## begin DATASET EXCERPT

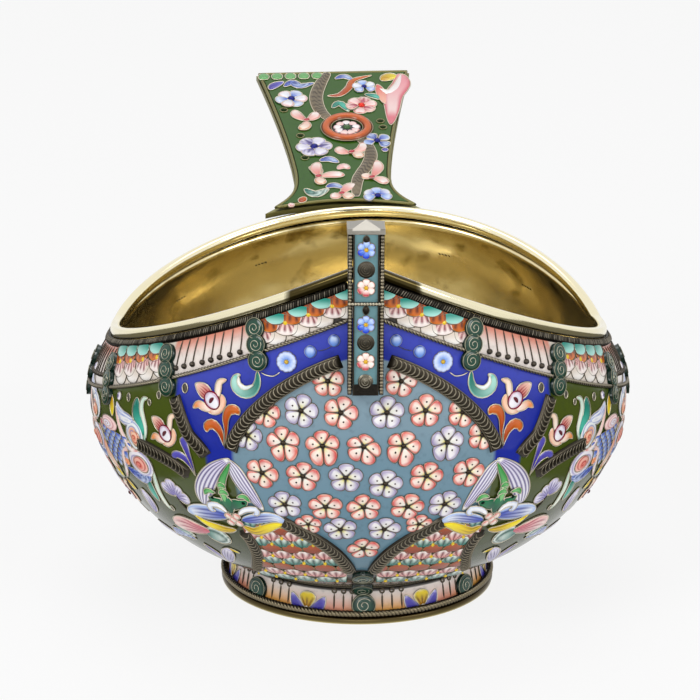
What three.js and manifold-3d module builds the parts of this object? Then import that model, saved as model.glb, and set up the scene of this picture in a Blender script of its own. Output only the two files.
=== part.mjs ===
// A kovsh: a boat-shaped drinking vessel raised from sheet silver, gilded inside and enamelled
// outside, with a prow post, a flat flaring handle, a foot ring and applied wire work.
// Millimetres, +Z up. The prow points along -Y and the handle along +Y.

import * as THREE from 'three';
import { mergeVertices } from 'three/addons/utils/BufferGeometryUtils.js';
import Module from 'manifold-3d';

const wasm = await Module();
wasm.setup();

const degree = Math.PI / 180;
const quarter_turn = Math.PI / 2;

// Driving dimensions of the bowl

const belly_radius = 53.4;
const rim_side_height = 53.5; // where the rim is lowest
const shoulder_height = 16.6; // from the belly line up to the rim there
const belly_height = rim_side_height - shoulder_height;
const belly_follow_share = 0.4; // of the rim's rise, how much the belly line rises with it
const foot_joint_radius = 25.4;
const foot_joint_height = 8.2;
const lower_fullness = 1.62; // 2 is an ellipse, less is a leaner side
const shoulder_fullness = 2.8;
const shell_wall = 1.4;
const floor_sag = 1.5; // how far the floor's middle hangs below the foot joint

// Driving dimensions of the rim, which rises in a point at the prow and softly at the handle

const prow_rise = 28.1;
const handle_rise = 10.9;
const rim_sway = 1.2; // the rear of the rim is this much higher on its right side
const lowest_turn = 97 * degree;
const prow_curve = 1.45;
const handle_curve = 1.3;
const shoulder_draw_in = 4; // from the belly in to the lip
const lip_radius = belly_radius - shoulder_draw_in;
const lip_height = 2.3;
const lip_width = 2.2;
const lip_overhang = 0.4; // from the wall's face under the lip out to the lip's edge
const prow_pull = 3.5; // the plan is drawn out to a mild keel at the prow
const prow_pull_turn = 18 * degree;

// Clearances and applied wires

const seat_gap = 0.3; // between a piece and the curved wall that it is soldered to
const joint_gap = 0.1; // between two flat plates of the post
const milled_width = 1.2;
const milled_height = 0.5;
const rope_end_drop = 9.35; // from the rim's top to the rope wire, at the prow and the handle
const rope_side_widening = 2.5; // how much lower the rope lies at the sides
const rope_diameter = 0.8;
const rope_seat_gap = 0.15; // it is drawn tighter to the wall than the other pieces
const band_width = 2.7;
const band_height = 0.9;

// Scroll columns that divide the shoulder band

const column_turn = 22.5 * degree;
const columns_each_quarter = 3; // with one more column at each side, halfway round
const scroll_radius = 1.95;
const scroll_top_share = 0.96;
const scroll_over_rope = 0.3; // thickness of a scroll where it bridges the rope wire
const scroll_height = rope_seat_gap + rope_diameter + scroll_over_rope;
const scroll_sides = 12;
const scroll_pitch = 3.1;
const scrolls_in_column = 3;
const scroll_above_rope = 4.7; // from the rope up to the middle of the highest scroll
const scroll_lean_turn = 0.9 * degree; // the columns lean a little, most of all halfway round
const column_below_rope = (scrolls_in_column - 1) * scroll_pitch + scroll_radius
  - scroll_above_rope;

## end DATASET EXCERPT

[TO BE DONE] Say how many lines hold the word "that", giving the number and nothing else.

[RESPONSE] 3